Thirdly, these parables challenge us to ask a difficult question. Have I always seen myself as one of the well-behaved 99, as one of the coins that didn't get lost – or have I also known what it is like to be sought out and found by Christ? It is only those who allow themselves to be forgiven that can actually share the good news of that mercy of Jesus. Our faithfulness to Jesus is shown by our knowing that we are loved and forgiven sinners and never by our being keen to judge and condemn.
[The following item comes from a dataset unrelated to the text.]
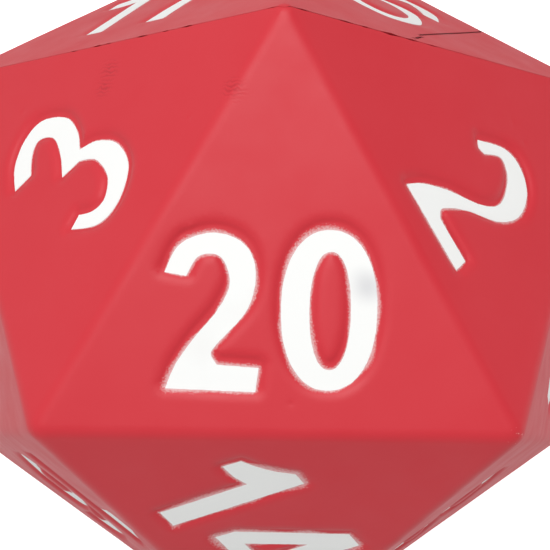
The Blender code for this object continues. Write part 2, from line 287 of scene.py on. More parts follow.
def body_points(placed, flat, sunk):
    """Where points of a face lie on the real, rounded and slightly uneven body.

    flat holds the points in the face's plane, and sunk how far each lies below the face."""
    sharp = in_frame(placed, flat)
    away = smooth_step(ring_distance(sharp), 0, PARTING_REACH)
    radius = PARTING_RADIUS + (EDGE_RADIUS - PARTING_RADIUS) * away
    tangent = radius * math.tan(HALF_TURN_OF_EDGE)
    base = nearest_in_triangle(flat, FACE_INRADIUS - tangent)
    reach = np.column_stack((flat - base, radius))
    reach *= (radius / np.linalg.norm(reach, axis=1))[:, None]
    rounded = base + reach[:, :2]
    points = in_frame(placed, rounded, reach[:, 2] - radius - sunk)
    uneven = SINK_DEPTH * noise_at(sharp, SINK_SIZE, 1) * away
    uneven += RIPPLE_DEPTH * noise_at(sharp, RIPPLE_SIZE, 2)
    outwards = sharp / np.linalg.norm(sharp, axis=1)[:, None]
    points -= outwards * np.maximum(uneven + SINK_MIDDLE * SINK_DEPTH, 0)[:, None]

    # The corners on the parting line are worn blunt
    far = np.linalg.norm(points, axis=1)
    worn = np.maximum(far - WORN_TO, 0) * WORN_SHARE
    points *= ((far - worn) / far)[:, None]

    # Both sides of the parting line stand back from it, more where the lip has chipped
    side = 1.0 if placed.to_3x3().col[2].dot(Vector(CAP_WAY)) > CAP_LEAN else -1.0
    gap = np.full(len(sharp), PARTING_GAP / 2)
    for place, size, deep in CHIPS:
        gap += deep * np.exp(-((np.linalg.norm(sharp - place, axis=1) / size) ** 2)) / 2
    near = 1 - smooth_step(ring_distance(sharp), 0, CHIP_REACH)
    points += CAP_WAY * (side * gap * near)[:, None]
    return points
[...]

So the challenge to me in this Year of Mercy is to know where I am not the perfect disciple of Jesus, and to share my story with the other very imperfect followers of Christ. If Pope Francis, when asked to say who he was, replied, 'I am a sinner whom the Lord has looked upon' , then there is no reason for us to not be proud of the love that God has shown for us. If all we can boast about is our own presumed holiness and achievements, we have not heard Mary's words, 'My soul proclaims the greatness of the Lord.' Similarly, in our second reading, Paul could say about himself, Jesus Christ meant to make me the greatest evidence of his inexhaustible patience for all the other people who would later have to trust in him to come to eternal life. Like St Paul, we boast of God's goodness, not ours.
Since last Sunday, we have a new saint. She found ways to respond with the love of Christ in a modern urban environment. She struggled with times when God seemed distant. She knew that, as for Jesus, faith in the Father was not merely happy-clappy, feel-good self-help idea. Discipleship means picking up your cross and walking the streets, carrying it. And then you will have a heart to seek the lost sheep and to go after the lost coin. And on the last day, that will be your treasure.